**DATA EXCERPT**
———
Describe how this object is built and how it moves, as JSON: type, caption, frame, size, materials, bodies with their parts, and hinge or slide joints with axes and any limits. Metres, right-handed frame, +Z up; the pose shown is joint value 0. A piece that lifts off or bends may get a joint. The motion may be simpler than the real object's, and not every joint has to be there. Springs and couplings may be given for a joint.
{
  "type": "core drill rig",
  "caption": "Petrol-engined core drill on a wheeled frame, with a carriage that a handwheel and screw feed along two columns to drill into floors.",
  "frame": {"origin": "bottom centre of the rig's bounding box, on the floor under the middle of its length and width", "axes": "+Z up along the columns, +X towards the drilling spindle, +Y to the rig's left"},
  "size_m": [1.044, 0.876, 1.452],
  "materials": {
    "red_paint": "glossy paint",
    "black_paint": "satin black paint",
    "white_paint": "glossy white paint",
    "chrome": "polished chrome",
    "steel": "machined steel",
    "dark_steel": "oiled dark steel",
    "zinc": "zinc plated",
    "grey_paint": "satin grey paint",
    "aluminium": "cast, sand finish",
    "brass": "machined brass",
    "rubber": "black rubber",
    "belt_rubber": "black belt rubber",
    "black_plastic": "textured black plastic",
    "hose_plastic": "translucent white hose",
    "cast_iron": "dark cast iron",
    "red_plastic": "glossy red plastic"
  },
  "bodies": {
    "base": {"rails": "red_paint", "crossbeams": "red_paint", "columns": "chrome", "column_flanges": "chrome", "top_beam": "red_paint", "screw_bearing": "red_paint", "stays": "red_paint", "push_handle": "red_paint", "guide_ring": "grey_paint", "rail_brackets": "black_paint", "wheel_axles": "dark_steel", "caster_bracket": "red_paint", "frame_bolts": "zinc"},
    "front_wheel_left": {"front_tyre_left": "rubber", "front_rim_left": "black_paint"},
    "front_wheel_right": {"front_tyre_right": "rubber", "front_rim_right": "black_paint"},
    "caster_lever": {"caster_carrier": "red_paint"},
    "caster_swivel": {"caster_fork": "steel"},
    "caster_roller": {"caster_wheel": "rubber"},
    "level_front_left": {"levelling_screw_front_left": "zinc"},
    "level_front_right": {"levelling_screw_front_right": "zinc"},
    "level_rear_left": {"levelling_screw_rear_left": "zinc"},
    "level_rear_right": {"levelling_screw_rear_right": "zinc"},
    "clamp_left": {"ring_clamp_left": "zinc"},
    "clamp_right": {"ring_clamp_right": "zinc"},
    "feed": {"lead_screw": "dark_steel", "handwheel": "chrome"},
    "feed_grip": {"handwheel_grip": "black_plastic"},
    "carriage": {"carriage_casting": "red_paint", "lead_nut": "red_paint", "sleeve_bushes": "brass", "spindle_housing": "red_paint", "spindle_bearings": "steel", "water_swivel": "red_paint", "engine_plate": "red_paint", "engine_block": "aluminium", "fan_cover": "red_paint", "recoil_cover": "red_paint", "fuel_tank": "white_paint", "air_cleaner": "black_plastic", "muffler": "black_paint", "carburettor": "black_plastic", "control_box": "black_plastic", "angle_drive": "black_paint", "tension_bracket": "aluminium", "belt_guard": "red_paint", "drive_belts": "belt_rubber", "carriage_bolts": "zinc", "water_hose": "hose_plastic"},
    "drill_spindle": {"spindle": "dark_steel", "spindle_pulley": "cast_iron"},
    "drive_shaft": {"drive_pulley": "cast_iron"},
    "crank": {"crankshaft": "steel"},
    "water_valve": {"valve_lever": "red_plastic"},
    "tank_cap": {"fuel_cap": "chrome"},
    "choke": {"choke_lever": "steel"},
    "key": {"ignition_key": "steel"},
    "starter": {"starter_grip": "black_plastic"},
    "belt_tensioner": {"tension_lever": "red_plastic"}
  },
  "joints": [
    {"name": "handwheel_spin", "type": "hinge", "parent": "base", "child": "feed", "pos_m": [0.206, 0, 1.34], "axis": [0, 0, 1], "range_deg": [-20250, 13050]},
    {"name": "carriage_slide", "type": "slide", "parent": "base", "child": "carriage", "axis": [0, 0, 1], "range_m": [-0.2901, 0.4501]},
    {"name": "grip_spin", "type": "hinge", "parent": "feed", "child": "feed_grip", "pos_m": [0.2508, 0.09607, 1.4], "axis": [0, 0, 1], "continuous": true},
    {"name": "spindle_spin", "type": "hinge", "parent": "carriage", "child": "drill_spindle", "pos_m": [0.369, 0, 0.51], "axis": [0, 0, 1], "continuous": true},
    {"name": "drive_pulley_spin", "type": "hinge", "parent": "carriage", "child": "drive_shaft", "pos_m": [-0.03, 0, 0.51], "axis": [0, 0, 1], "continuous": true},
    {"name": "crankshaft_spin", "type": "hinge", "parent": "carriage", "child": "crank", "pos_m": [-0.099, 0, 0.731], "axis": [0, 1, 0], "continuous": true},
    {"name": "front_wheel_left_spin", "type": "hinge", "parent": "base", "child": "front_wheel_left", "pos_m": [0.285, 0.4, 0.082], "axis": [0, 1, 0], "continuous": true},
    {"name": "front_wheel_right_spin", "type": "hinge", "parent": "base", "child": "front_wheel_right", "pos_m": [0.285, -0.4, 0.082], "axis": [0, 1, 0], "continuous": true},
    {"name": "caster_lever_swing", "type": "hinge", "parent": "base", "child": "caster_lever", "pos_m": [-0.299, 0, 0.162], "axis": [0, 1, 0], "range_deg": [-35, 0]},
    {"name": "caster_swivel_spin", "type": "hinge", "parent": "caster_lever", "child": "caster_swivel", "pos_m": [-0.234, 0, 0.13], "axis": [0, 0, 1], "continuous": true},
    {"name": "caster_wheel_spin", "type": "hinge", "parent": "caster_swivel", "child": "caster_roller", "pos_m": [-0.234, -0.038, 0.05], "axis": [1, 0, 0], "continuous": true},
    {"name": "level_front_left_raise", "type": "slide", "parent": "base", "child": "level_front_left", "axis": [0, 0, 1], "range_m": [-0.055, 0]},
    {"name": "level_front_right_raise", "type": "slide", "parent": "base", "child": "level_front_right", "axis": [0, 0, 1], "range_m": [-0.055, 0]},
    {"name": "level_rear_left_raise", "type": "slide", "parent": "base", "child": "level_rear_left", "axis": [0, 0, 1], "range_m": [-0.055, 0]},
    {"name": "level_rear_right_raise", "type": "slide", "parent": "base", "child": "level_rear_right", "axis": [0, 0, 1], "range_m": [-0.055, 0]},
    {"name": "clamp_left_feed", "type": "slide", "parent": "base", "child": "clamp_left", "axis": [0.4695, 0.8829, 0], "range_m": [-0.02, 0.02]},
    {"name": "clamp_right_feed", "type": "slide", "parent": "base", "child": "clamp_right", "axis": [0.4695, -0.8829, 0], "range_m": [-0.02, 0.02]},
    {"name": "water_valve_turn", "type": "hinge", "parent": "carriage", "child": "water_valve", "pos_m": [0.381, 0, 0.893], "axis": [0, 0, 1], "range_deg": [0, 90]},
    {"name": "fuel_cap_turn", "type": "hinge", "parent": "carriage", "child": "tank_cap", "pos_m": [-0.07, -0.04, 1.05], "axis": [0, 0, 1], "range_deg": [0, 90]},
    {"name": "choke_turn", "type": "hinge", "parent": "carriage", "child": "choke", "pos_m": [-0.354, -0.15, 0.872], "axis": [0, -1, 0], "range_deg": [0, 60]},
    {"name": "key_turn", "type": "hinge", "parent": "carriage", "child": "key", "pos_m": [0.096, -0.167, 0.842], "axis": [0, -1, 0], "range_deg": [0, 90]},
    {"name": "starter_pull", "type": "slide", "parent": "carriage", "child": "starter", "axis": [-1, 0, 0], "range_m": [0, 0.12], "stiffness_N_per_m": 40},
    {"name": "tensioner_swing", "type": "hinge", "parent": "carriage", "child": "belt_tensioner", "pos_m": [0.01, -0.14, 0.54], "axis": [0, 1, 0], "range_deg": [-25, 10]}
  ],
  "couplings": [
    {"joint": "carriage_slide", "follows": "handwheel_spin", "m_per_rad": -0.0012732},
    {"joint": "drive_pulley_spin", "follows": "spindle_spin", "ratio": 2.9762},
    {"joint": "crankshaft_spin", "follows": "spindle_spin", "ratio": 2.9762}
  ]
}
———
**WORK TO DO**
Copy each line from the data above that includes "bodies".

**TASK RESULT**
Describe how this object is built and how it moves, as JSON: type, caption, frame, size, materials, bodies with their parts, and hinge or slide joints with axes and any limits. Metres, right-handed frame, +Z up; the pose shown is joint value 0. A piece that lifts off or bends may get a joint. The motion may be simpler than the real object's, and not every joint has to be there. Springs and couplings may be given for a joint.
  "bodies": {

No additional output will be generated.